Brotin Banerjee is happy. He has been able to sell a fourth of the 1,500 apartments of his affordable housing project in Boisar, about 100 km from Mumbai, to people who he describes as belonging to the “informal sector”. These are buyers, the managing director of Tata Housing explains, who don’t have a bank account and, therefore, wouldn’t qualify for a bank loan. But thanks to Micro Housing Finance Corporation (MHFC), a microfinance company, they can now hope to own a house.
Tata Housing’s efforts at helping less privileged sections of society are commendable, but after a point it won’t be able to do much for the simple reason that there aren’t going to be enough lenders to give loans to these prospective home buyers. So, the shortage of homes in the “economically weaker segments and low-income groups” — estimated by Ernst and Young at some 26 million by 2012 — could be even bigger. Banks are doing their bit but they are becoming finicky about the paperwork and will only stretch themselves till they are done with the mandatory lending to the priority sector. Beyond that, they will be reluctant to take on the risks and headaches of such small-ticket loans. In any case, they won’t bail out those who can’t come up with the necessary papers.
Microfinance institutions are trying to see whether there’s an opportunity here, but MHFC Director Madhusudhan Menon says it’s not going to be easy to get hold of long-term money. Whatever his organisation has agreed to give so far has come from its equity capital, which is why it is able to lend at between 12 and 14 per cent. But once it runs out of capital, it will need to borrow to stay in business. That’s where the problem arises, because there is hardly any 15- or 20-year money available. Moreover, cost is also an issue; currently, it costs a borrower 10 per cent to borrow from National Housing Bank (NHB), over which he needs a spread of 4 per cent to cover operational costs, credit and interest rate risks. But if NHB raises interest rates, the higher cost would have to be passed on by the microfinance companies to homebuyers. The economically weaker sections need to be given loans at interest rates that they can afford, otherwise the demand for low-cost housing will soon vanish. Typically, for a lift attendant or a driver, the equated monthly instalments (EMIs) can’t be more than the rental that the family is currently paying.
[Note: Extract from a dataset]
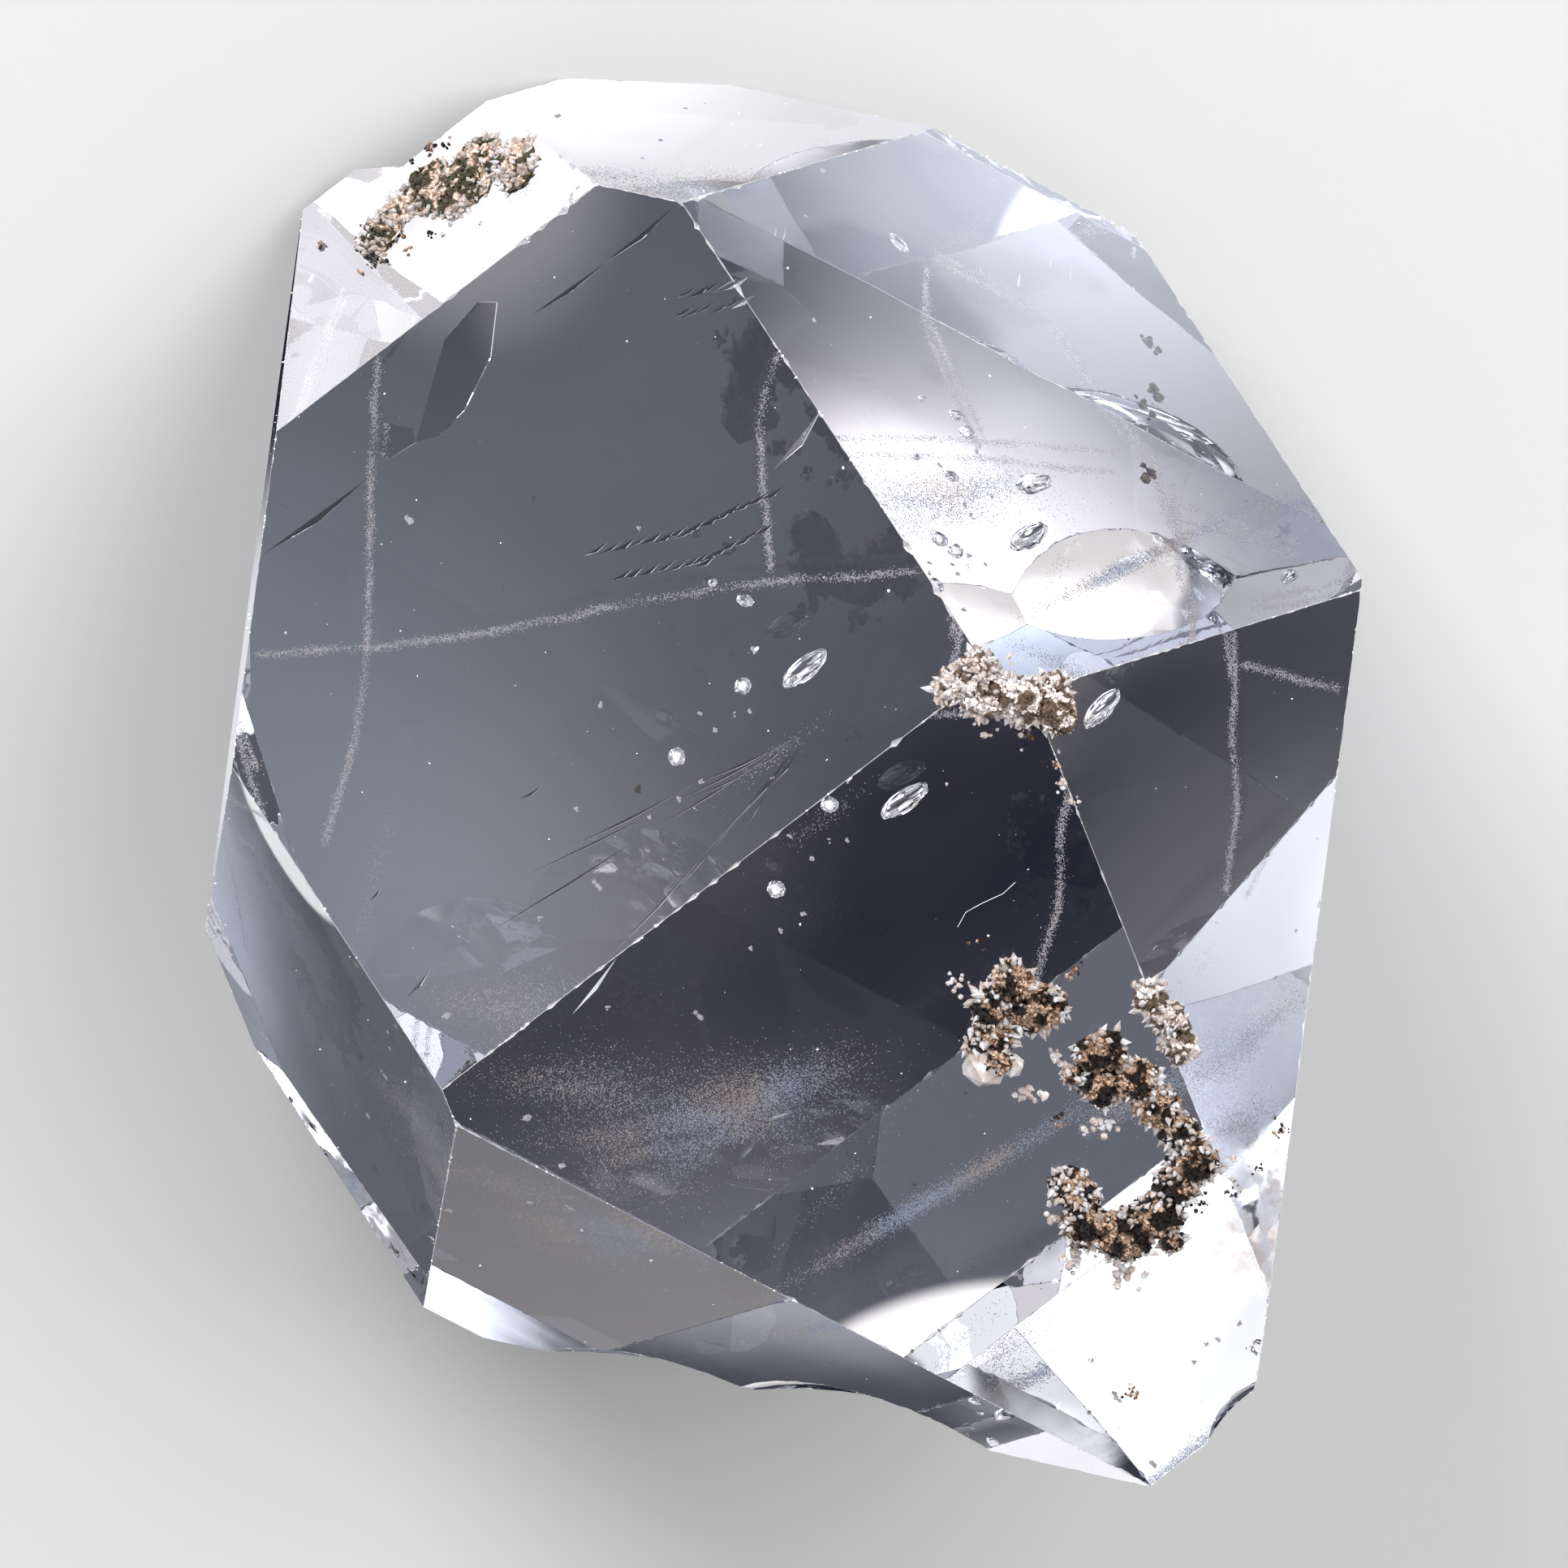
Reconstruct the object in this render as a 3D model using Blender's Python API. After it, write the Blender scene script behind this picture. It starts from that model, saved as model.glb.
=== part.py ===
"""A quartz crystal with a point at both ends, the kind called a herkimer diamond, lying on one of its faces.

The crystal is one grown piece: six long faces round an axis and six sloping faces at each end.
A natural crystal keeps the angles of quartz but lets each face grow at its own pace, so the angles
below are constants and the distance of each face from the middle is a dimension.
Five patches of brown mineral crust, with small quartz crystals in them, sit on its faces.

The crystal is built upright round its own axis, in millimetres from its middle, and is then tipped
over by the angle of a sloping face, so that its largest face is level and carries it.
"""

import math

import bmesh
import bpy
from mathutils import Matrix, Vector, noise

MM = 0.001

# The angle between a sloping face's normal and the crystal's axis is the same in all quartz.
SLOPE_ANGLE = math.radians(51.787)
SECTORS = 6

# How far each face lies from the middle, in millimetres. Sector 0 faces up once the crystal lies
# down, and the others follow round the axis, 60 degrees apart.
LONG_FACES = (4.00, 5.07, 5.56, 4.36, 5.36, 4.94)
HIGH_POINT_FACES = (4.11, 5.14, 5.84, 5.47, 5.32, 5.06)
LOW_POINT_FACES = (6.13, 5.45, 5.20, 2.85, 5.72, 6.45)
REST_SECTOR = 3  # its face on the low point is the largest, and the crystal lies on it

# Growth stopped early along the ridge of the low point. The ridge is blunt at this height along the
# axis, and beyond a riser parallel to the low point's face in RISER_SECTOR it steps further down.
RIDGE_HEIGHT = 7.03
STEP_HEIGHT = 6.67
STEP_RISER = 3.71
RISER_SECTOR = 4

# Curved scars where quartz flaked off. Each is the edge between two faces, the faces at the two ends
# of that edge, the share of the way between them, the radius of the scar, and how deep it bites.
FLAKES = (
    ("high 1", "high 2", "long 2", "high 3", 0.27, 4.2, 0.20),
    ("high 1", "high 2", "long 2", "high 3", 0.57, 3.0, 0.36),
    ("high 0", "high 3", "high 4", "high 1", 0.00, 0.9, 0.20),
)

# The crust keeps this gap to the crystal, and its lumps are rough by this share of their size.
CRUST_GAP = 0.012
CRUST_ROUGHNESS = 0.32
CRUST_GRAIN = 1.9
LUMP_SUBDIVISIONS = 2

# Each patch is a list of lumps: the face they sit on, their place across and along that face from
# the foot of its normal, their two half widths and their height, all in millimetres.
CRUSTS = {
    "ridge_crust": (
        ("low 0", -0.42, -2.90, 0.30, 0.26, 0.15),
        ("low 0", -0.74, -3.02, 0.28, 0.24, 0.16),
        ("low 0", -1.10, -2.98, 0.34, 0.34, 0.19),
        ("low 0", -1.44, -2.66, 0.38, 0.36, 0.22),
        ("low 0", -1.68, -2.84, 0.30, 0.34, 0.20),
        ("low 0", -2.02, -2.42, 0.26, 0.40, 0.13),
    ),
    "corner_crust": (
        ("long 0", -3.02, 1.44, 0.24, 0.18, 0.12),
        ("long 0", -3.30, 1.50, 0.22, 0.22, 0.16),
        ("high 0", -3.20, -1.06, 0.26, 0.20, 0.16),
        ("high 0", -3.44, -0.80, 0.26, 0.26, 0.20),
        ("high 0", -3.60, -0.50, 0.22, 0.26, 0.20),
        ("high 5", 1.16, -1.50, 0.22, 0.20, 0.14),
    ),
    "druse_crust": (
        ("high 0", -1.42, 1.50, 0.26, 0.26, 0.20),
        ("high 0", -1.46, 1.86, 0.30, 0.26, 0.23),
        ("high 0", -1.12, 1.56, 0.24, 0.24, 0.17),
        ("high 0", -0.90, 1.80, 0.28, 0.24, 0.15),
    ),
    "crescent_crust": (
        ("high 0", -1.60, 2.66, 0.28, 0.26, 0.24),
        ("high 0", -1.42, 2.90, 0.26, 0.24, 0.22),
        ("high 0", -1.68, 3.08, 0.26, 0.28, 0.20),
        ("high 0", -1.66, 3.42, 0.22, 0.30, 0.18),
        ("high 0", -1.66, 3.80, 0.20, 0.30, 0.15),
        ("high 0", -1.54, 4.14, 0.26, 0.26, 0.17),
        ("high 0", -1.24, 4.24, 0.26, 0.24, 0.17),
        ("high 0", -0.92, 4.36, 0.30, 0.28, 0.22),
        ("high 0", -0.54, 4.32, 0.32, 0.30, 0.22),
        ("high 0", -0.32, 4.00, 0.26, 0.28, 0.19),
        ("high 0", -0.48, 3.62, 0.22, 0.28, 0.15),
    ),
    "edge_crust": (
        ("high 0", -2.34, 2.54, 0.18, 0.22, 0.12),
        ("high 0", -2.34, 2.80, 0.18, 0.22, 0.14),
        ("high 0", -2.24, 3.06, 0.17, 0.24, 0.13),
    ),
}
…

So, while NHB does provide a refinance facility, the problem lies in that interest rates are not fixed but reviewed periodically. Indeed, that’s one reason why no one is touching too much of the NHB money. Former Citibanker Jerry Rao, who’s working on some affordable housing projects himself, says the lack of “affordable” long-term money is a big hurdle and that right now what most microfinance companies have with them is only three- or four-year money which comes at a cost of 15-17 per cent. So there’s no way they can lend for mortgages. Even if they are willing, the rate will be some 18-19 per cent, which, while it may be way cheaper than what a moneylender would ask for, doesn’t really help the cause.
Clearly, the solution lies in the development of a long-term debt market. Also, like it is done overseas, pension funds that typically have resources which they can invest for long periods, should be allowed to lend for mortgages. Or there could be mortgage guarantee funds in which investors pool together their resources to lend to mortgage companies. Money apart, the government also needs to step in on other matters, like in China. As Ernst and Young points out, under the “Jingji Shiyong Fang” policy, 20 million housing units were sold in five years.
How was that possible? Well, the government helped out with a one-time equity grant, so as to help people access a mortgage. It also chipped in with some state-owned land at no cost and threw in some tax concessions. And to encourage private developers, it made sure the approvals came in fast. That apart, it also incentivised utilities in the vicinity. If the risks are boxed in, banks too may be willing to step up lending to the economically weaker segments. For their part, developers could make sure they complete projects on time and help with the collection efforts. Again, one can’t build a lending proposition on the basis of future inflation in asset prices, that has to necessarily be built on the basis of cash flows. However, even a small rise in prices would increase the comfort level of lenders.